▸ CHALLENGE
Reproduce exactly and only the lines running from the one with "WIPER_PIVOT_Z = 1310.0" through the one with "for body, members", both end lines included.

▸ PROVIDED MATERIAL
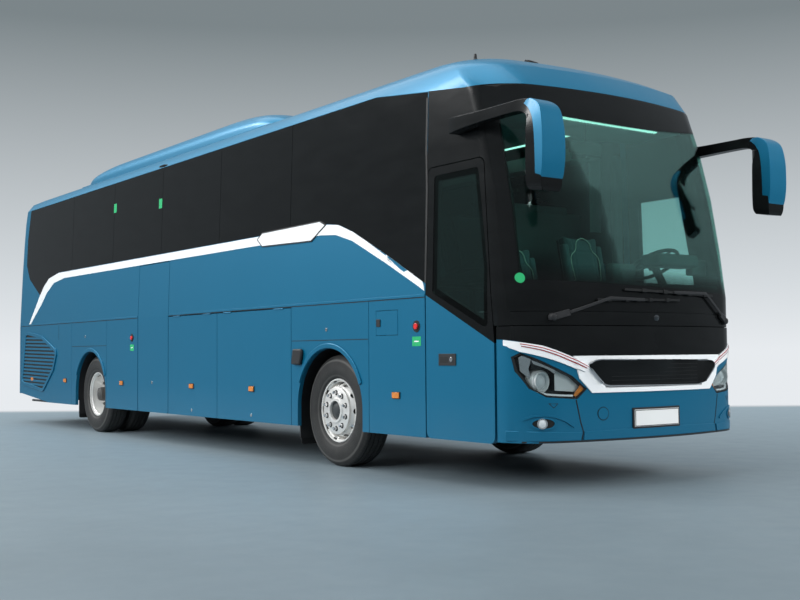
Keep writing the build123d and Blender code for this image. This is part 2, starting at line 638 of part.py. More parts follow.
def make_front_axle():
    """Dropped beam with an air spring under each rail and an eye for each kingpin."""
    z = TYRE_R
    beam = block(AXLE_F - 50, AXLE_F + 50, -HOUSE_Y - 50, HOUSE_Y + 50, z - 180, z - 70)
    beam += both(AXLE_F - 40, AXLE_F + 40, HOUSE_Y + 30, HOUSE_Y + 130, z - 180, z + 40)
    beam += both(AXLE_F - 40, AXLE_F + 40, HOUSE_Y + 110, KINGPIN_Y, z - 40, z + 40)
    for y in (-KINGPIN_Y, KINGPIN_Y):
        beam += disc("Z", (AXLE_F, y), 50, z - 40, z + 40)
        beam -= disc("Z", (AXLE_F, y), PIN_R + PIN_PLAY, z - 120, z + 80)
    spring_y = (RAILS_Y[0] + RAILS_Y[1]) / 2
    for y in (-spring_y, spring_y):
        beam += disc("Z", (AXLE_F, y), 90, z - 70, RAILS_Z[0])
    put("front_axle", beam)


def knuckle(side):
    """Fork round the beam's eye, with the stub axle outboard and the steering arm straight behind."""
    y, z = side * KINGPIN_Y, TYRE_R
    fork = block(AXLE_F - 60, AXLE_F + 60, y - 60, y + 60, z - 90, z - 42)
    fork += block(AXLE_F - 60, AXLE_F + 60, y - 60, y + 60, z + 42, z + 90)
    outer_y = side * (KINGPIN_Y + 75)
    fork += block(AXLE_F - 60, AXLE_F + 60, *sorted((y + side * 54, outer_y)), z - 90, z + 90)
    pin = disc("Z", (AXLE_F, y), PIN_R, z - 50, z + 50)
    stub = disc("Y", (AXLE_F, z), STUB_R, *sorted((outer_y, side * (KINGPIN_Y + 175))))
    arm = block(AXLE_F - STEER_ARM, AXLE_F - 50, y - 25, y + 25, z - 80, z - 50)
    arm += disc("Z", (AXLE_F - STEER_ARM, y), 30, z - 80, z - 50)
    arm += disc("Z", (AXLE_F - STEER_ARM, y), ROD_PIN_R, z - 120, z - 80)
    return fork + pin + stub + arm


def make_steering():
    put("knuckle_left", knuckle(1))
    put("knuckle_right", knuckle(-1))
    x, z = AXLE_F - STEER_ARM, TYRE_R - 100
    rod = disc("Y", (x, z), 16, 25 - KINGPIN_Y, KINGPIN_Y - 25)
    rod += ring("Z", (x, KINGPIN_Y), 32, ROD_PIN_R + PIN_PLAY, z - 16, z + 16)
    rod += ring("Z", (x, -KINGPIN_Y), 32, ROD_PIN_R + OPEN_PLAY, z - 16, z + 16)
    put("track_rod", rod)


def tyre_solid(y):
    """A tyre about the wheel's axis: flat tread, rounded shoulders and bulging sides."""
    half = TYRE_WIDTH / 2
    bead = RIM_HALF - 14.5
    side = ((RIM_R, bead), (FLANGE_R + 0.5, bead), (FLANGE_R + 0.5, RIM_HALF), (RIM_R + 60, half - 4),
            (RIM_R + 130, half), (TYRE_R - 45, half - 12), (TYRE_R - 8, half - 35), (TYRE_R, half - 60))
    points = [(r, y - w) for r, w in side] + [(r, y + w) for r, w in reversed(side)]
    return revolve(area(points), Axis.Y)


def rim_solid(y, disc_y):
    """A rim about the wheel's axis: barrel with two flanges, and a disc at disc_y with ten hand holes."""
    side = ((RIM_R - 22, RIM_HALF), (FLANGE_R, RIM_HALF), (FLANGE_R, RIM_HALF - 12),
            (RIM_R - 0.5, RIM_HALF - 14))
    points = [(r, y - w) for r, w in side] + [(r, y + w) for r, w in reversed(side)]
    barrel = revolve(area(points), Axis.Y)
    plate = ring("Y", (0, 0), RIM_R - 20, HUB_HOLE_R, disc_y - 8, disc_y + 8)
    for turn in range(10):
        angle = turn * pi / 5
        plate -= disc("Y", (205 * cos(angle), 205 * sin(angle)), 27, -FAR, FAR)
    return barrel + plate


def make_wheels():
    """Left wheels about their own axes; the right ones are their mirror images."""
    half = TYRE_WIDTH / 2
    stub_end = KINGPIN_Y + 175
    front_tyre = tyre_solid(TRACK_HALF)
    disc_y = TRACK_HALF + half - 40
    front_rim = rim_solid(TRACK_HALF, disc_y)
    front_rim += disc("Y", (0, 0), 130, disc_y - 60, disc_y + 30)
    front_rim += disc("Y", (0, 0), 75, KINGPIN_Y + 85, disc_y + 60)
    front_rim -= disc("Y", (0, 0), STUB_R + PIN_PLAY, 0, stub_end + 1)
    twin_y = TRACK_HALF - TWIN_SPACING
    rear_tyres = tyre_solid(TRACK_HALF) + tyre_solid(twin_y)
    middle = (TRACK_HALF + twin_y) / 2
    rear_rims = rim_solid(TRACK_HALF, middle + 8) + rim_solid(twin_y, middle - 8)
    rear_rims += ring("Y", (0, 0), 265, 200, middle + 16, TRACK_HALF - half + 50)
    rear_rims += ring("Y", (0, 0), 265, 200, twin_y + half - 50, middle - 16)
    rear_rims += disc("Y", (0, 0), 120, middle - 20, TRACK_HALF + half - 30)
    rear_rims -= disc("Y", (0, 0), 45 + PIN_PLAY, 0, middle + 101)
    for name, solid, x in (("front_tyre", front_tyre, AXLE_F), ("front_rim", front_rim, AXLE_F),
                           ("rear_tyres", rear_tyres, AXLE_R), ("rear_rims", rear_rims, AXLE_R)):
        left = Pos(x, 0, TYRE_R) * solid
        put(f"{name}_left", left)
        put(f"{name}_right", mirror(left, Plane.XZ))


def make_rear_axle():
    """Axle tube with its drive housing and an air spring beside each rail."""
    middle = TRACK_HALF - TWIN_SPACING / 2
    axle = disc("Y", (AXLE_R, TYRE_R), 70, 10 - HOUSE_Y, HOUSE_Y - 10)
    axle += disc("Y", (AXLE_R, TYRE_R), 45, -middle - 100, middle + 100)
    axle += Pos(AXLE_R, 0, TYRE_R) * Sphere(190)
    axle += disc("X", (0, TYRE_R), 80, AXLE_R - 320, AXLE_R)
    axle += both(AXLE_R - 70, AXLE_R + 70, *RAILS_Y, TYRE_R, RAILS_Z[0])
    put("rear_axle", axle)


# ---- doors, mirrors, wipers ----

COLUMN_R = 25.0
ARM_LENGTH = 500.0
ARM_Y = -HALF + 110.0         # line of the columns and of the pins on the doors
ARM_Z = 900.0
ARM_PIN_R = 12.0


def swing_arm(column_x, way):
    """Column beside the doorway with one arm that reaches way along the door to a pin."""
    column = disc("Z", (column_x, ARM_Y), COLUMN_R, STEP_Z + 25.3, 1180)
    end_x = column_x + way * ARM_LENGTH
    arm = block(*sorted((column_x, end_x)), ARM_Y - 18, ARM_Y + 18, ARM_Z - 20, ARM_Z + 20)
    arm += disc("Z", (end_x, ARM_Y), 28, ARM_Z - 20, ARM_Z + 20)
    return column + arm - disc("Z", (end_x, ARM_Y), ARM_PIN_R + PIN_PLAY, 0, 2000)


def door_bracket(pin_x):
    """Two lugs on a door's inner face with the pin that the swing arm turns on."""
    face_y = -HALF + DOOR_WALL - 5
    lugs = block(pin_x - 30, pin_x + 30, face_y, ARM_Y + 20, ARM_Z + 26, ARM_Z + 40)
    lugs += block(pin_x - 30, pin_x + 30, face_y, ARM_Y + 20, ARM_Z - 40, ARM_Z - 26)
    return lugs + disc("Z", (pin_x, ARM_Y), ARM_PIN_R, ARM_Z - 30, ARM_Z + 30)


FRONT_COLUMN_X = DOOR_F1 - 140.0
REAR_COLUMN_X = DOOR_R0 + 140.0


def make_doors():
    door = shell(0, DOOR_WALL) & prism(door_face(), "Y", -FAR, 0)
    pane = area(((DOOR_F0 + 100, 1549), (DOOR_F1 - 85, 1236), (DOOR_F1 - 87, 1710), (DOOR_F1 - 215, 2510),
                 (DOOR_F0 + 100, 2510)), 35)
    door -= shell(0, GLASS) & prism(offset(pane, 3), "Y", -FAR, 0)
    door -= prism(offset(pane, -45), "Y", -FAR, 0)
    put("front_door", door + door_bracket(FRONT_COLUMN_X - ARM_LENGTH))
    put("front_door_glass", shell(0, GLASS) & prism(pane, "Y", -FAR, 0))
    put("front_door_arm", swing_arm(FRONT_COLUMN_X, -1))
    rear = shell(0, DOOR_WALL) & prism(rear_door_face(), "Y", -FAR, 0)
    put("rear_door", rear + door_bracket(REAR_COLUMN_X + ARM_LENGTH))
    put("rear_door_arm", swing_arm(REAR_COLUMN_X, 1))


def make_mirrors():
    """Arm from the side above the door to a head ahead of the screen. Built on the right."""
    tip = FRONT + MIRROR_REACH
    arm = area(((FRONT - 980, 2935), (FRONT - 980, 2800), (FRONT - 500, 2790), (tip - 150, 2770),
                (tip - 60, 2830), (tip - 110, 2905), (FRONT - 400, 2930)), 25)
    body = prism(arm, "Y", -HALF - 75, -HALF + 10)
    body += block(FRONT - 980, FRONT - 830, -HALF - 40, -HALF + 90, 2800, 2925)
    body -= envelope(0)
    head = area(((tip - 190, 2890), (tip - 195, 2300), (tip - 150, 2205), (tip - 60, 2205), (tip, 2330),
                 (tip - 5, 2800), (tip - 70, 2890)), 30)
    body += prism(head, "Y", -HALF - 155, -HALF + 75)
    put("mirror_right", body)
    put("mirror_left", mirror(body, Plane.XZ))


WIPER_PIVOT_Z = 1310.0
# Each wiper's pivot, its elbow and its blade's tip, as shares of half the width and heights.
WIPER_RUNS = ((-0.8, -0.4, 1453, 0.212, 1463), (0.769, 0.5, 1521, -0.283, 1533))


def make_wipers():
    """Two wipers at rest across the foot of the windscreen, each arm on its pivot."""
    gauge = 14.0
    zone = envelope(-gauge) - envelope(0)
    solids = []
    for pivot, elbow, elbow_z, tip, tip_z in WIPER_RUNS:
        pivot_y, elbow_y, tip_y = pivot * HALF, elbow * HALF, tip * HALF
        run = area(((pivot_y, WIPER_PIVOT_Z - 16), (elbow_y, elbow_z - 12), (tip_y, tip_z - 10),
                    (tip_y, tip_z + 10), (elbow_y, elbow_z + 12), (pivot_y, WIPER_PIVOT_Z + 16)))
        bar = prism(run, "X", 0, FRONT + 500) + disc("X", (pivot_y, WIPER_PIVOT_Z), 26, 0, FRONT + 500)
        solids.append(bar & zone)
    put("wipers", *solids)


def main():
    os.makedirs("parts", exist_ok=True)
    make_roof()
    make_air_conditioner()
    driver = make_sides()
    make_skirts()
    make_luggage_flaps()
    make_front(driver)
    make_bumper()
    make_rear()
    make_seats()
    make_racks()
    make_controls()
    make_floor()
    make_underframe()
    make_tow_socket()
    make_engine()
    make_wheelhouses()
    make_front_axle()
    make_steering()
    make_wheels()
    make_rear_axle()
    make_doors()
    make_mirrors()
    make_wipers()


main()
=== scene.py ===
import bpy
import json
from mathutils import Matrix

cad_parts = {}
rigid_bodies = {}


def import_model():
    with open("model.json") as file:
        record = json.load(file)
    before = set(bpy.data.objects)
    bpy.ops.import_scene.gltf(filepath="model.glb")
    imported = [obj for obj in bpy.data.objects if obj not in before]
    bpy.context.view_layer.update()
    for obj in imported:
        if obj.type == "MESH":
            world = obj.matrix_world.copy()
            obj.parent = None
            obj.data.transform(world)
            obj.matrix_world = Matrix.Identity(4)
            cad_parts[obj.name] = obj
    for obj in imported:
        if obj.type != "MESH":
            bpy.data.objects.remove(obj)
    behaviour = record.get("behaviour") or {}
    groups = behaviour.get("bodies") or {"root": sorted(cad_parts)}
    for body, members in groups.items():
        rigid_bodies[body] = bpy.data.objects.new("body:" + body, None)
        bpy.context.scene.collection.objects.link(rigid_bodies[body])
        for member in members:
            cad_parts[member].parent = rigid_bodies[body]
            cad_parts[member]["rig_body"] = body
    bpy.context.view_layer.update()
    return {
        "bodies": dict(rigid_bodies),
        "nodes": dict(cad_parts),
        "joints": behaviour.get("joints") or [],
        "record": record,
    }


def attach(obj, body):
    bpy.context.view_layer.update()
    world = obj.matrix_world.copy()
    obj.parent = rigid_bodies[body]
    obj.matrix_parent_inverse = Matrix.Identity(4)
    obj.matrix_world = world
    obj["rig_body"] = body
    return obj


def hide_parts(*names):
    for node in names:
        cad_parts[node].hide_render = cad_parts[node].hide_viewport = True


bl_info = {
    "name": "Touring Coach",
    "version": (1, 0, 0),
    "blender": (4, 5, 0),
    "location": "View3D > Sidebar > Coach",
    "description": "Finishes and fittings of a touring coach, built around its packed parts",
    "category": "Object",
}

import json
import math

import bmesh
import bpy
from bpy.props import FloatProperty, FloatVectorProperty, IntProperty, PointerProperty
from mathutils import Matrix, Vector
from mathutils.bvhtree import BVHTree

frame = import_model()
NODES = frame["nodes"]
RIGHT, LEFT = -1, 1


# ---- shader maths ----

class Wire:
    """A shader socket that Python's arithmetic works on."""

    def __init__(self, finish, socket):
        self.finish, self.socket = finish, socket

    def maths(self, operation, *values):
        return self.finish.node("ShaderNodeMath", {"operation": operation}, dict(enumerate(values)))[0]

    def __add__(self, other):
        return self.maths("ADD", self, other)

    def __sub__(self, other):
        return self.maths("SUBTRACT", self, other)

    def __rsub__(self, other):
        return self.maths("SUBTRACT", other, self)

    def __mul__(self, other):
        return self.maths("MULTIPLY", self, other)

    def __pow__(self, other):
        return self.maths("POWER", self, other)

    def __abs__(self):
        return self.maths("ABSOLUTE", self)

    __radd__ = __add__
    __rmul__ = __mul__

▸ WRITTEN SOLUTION
WIPER_PIVOT_Z = 1310.0
# Each wiper's pivot, its elbow and its blade's tip, as shares of half the width and heights.
WIPER_RUNS = ((-0.8, -0.4, 1453, 0.212, 1463), (0.769, 0.5, 1521, -0.283, 1533))


def make_wipers():
    """Two wipers at rest across the foot of the windscreen, each arm on its pivot."""
    gauge = 14.0
    zone = envelope(-gauge) - envelope(0)
    solids = []
    for pivot, elbow, elbow_z, tip, tip_z in WIPER_RUNS:
        pivot_y, elbow_y, tip_y = pivot * HALF, elbow * HALF, tip * HALF
        run = area(((pivot_y, WIPER_PIVOT_Z - 16), (elbow_y, elbow_z - 12), (tip_y, tip_z - 10),
                    (tip_y, tip_z + 10), (elbow_y, elbow_z + 12), (pivot_y, WIPER_PIVOT_Z + 16)))
        bar = prism(run, "X", 0, FRONT + 500) + disc("X", (pivot_y, WIPER_PIVOT_Z), 26, 0, FRONT + 500)
        solids.append(bar & zone)
    put("wipers", *solids)


def main():
    os.makedirs("parts", exist_ok=True)
    make_roof()
    make_air_conditioner()
    driver = make_sides()
    make_skirts()
    make_luggage_flaps()
    make_front(driver)
    make_bumper()
    make_rear()
    make_seats()
    make_racks()
    make_controls()
    make_floor()
    make_underframe()
    make_tow_socket()
    make_engine()
    make_wheelhouses()
    make_front_axle()
    make_steering()
    make_wheels()
    make_rear_axle()
    make_doors()
    make_mirrors()
    make_wipers()


main()
=== scene.py ===
import bpy
import json
from mathutils import Matrix

cad_parts = {}
rigid_bodies = {}


def import_model():
    with open("model.json") as file:
        record = json.load(file)
    before = set(bpy.data.objects)
    bpy.ops.import_scene.gltf(filepath="model.glb")
    imported = [obj for obj in bpy.data.objects if obj not in before]
    bpy.context.view_layer.update()
    for obj in imported:
        if obj.type == "MESH":
            world = obj.matrix_world.copy()
            obj.parent = None
            obj.data.transform(world)
            obj.matrix_world = Matrix.Identity(4)
            cad_parts[obj.name] = obj
    for obj in imported:
        if obj.type != "MESH":
            bpy.data.objects.remove(obj)
    behaviour = record.get("behaviour") or {}
    groups = behaviour.get("bodies") or {"root": sorted(cad_parts)}
    for body, members in groups.items():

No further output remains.